The first thing to get out of the way is: your reader will either be skimming and hopping through your document, or they will be actively fighting the urge to skim and hop. To successfully guide your audience through the page, you'll need to minimize these temptations, and make your intended approach more or less irresistible. Eyes can't be "Forced," and that shouldn't be your goal. Making the correct order the easiest way to read, that's how you'll get results.
I actually think the left mockup is closer to what you want, because this scheme will minimize any temptations for readers to hop across the page to glance at a section prematurely. The right layout is definitely what our left-right/top-down conventions would suggest, but it places big, colorful section headings directly next to long, boring content. This will distract readers more often than keep them on course.
The Right layout is hard to read in order. (Or, put another way, it's easier to read in an incorrect order than it is to read in the correct order.) Moving down Section A in the Right layout, your eyes get pulled by both Sections C and D. Later, while reading B, you the reader must jump the length of the page, past C+D again, to read the last two lines of B, without starting in on C or D. Comprehension of B becomes dodgy, and readers abandoning A for C/D is at least a possibility and distraction, if not a tendency. I am inclined to believe a page like this would get skimmed, fairly frequently.

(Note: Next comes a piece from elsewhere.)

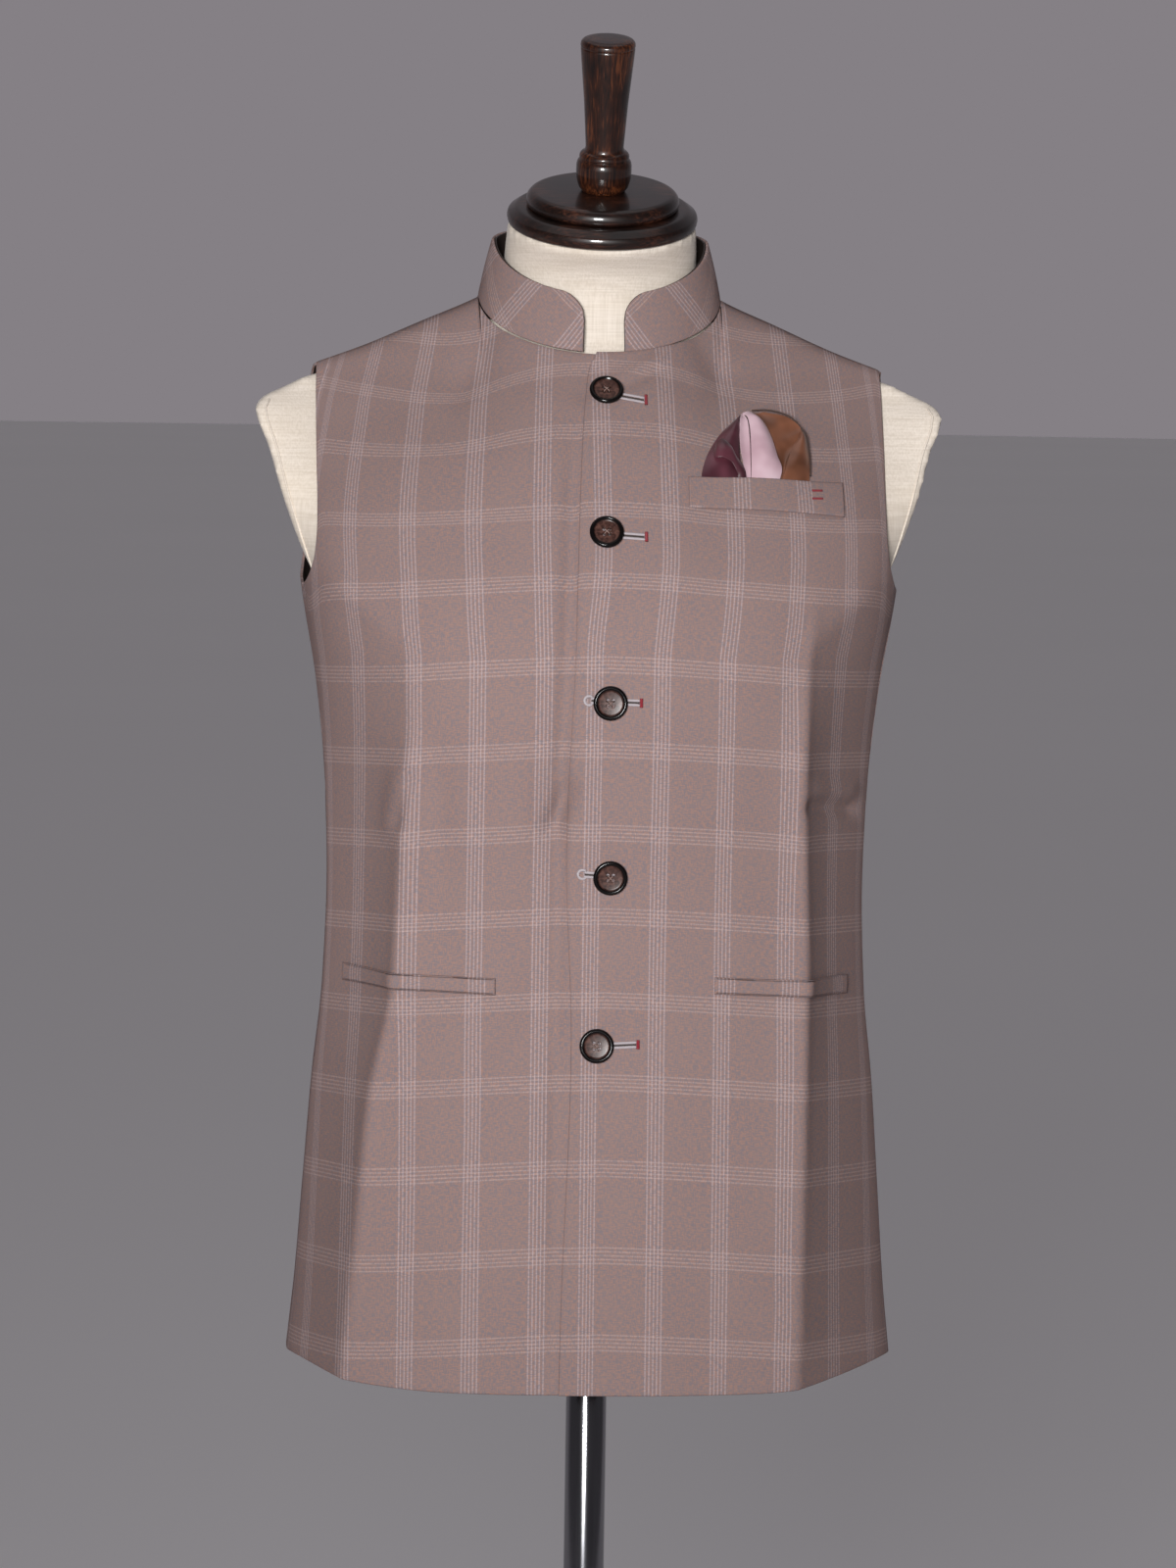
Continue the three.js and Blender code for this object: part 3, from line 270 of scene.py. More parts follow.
def pane_lines(tree, along, pitch, other_noise):
    """Five pale threads about every multiple of the pitch."""
    from_group = add(tree, "Math", {0: along, 1: pitch / 2000, 2: -pitch / 2000}, operation="WRAP")
    to_thread = add(tree, "Math", {0: from_group, 1: STRIPE_THREADS / 2000}, operation="PINGPONG")
    line = add(tree, "MapRange", {"Value": to_thread, "From Min": 0.0007, "From Max": 0.0002},
               interpolation_type="SMOOTHSTEP")
    apart = add(tree, "Math", {0: from_group}, operation="ABSOLUTE")
    inside = add(tree, "Math", {0: apart, 1: STRIPE_THREADS * 2.4 / 1000}, operation="LESS_THAN")
    both = add(tree, "Math", {0: line, 1: inside}, operation="MULTIPLY")
    return add(tree, "Math", {0: both, 1: other_noise}, operation="MULTIPLY")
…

Your Left scheme keeps these issues in check - your reader won't be distracted by nearby section headings that they shouldn't be reading yet. The temptation to skim and hop through the page is minimized, and the easiest way to navigate the whole page is the correct way.
Here's my edits on your Left layout.
Mainly, I added some guidelines to each section, and moved the headings to the left to sit atop the guideline and the contents. It makes the Headings "own" the text beneath quite strongly, and makes reading in the right column feel like you're anchored to the section guideline from the previous column. Because the right column text of Sections A and B don't have guidelines, they feel a bit naked, and want to hang on to something nearby. What they hang on to is... the preceding text!
I also made the gutter between A's columns a bit tighter, to enhance this effect, making the second column clearly grouped within A. The gutter of B is as is - notice how wide it feels, and how the second half of B is left floating, untethered. While reading the first half of B, the temptation to jump down to heading C is strong. Bringing the last half of B closer to the first half will encourage readers follow to the end of the text, rather than abandoning B for C at the end of the first column.
Other suggestions:
- Justifying all your text will make your Sections feel fuller, more solid, and more defined. As it is, the text risks becoming blobby and amorphous, and swallowed by uneven whiteness.
- I would also play with moving sections like D lower, so that it is clearly the "last" step of reading the page.
- Experiment with keeping the gutters between neighboring sections (as with C and D) about as wide as you have them, while thinning the gutters of same-section contents (as I did in A). The spacing you have between sections C and D feels natural, especially with the section header pushed to the left in my example.